Qualitative cell detection results using different algorithms. The first row denotes the cell detection results using NET and the second row denotes the cell detection results using the Lung cancer dataset. From left to right, the columns denote: cropped image patch, cell detection results of [1,2,3], and the proposed algorithm. The detection errors are labeled with dotted yellow rectangles

In order to justify the accuracy of the assigned weights w using DCNN in Eq. (5.1), we have compared DCNN with a random forest (RF) classifier using different features: (1) Global scene descriptor (GIST) and (2) raw pixel values following by a principle component analysis (PCA) for the dimension reduction. The comparison results can be seen in Fig. 5.5. It is obvious that DCNN consistently provides better results than other methods on both Net and Lung datasets. The quantitative detection results are summarized in Table 5.2. We can see that the proposed algorithm consistently performs better than both the parameter sensitive methods (IRV and ITCN) and the parameter nonsensitive method [3]. Please note that in Table 5.2, we report the best detection results of [1] and [2] using the optimal parameters. Some qualitative automatic cell detection results are shown in Fig. 5.4 using both NET and lung cancer data.

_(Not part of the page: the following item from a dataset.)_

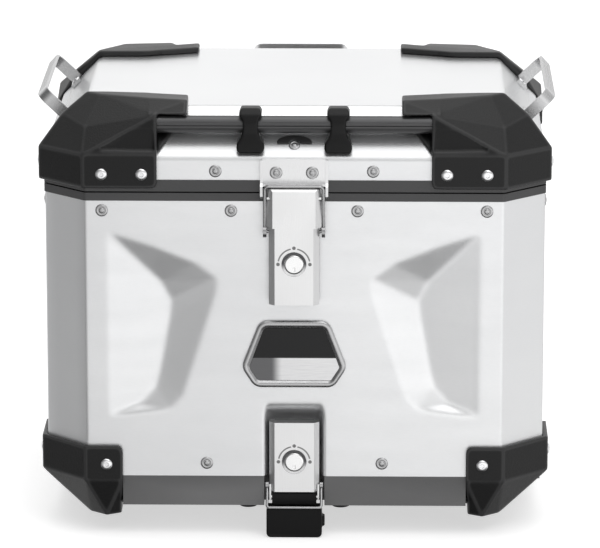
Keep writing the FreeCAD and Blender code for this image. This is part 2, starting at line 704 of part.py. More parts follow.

Table 5.2 Comparison of cell detection accuracy
Fig. 5.5
figure 5

Comparisons of methods to compute w in Eq. (5.1)

4 Conclusion

In this chapter, we have proposed a novel cell detection algorithm based on maximum-weight independent set selection that will choose the heavies subset from a pool of cell detection candidates generated from different algorithms using various parameters. The weights of the graph are computed using a deep convolutional neural network. Our experiments show that this novel algorithm provide ensemble detection results that can boost the accuracy of any individual cell detection algorithm.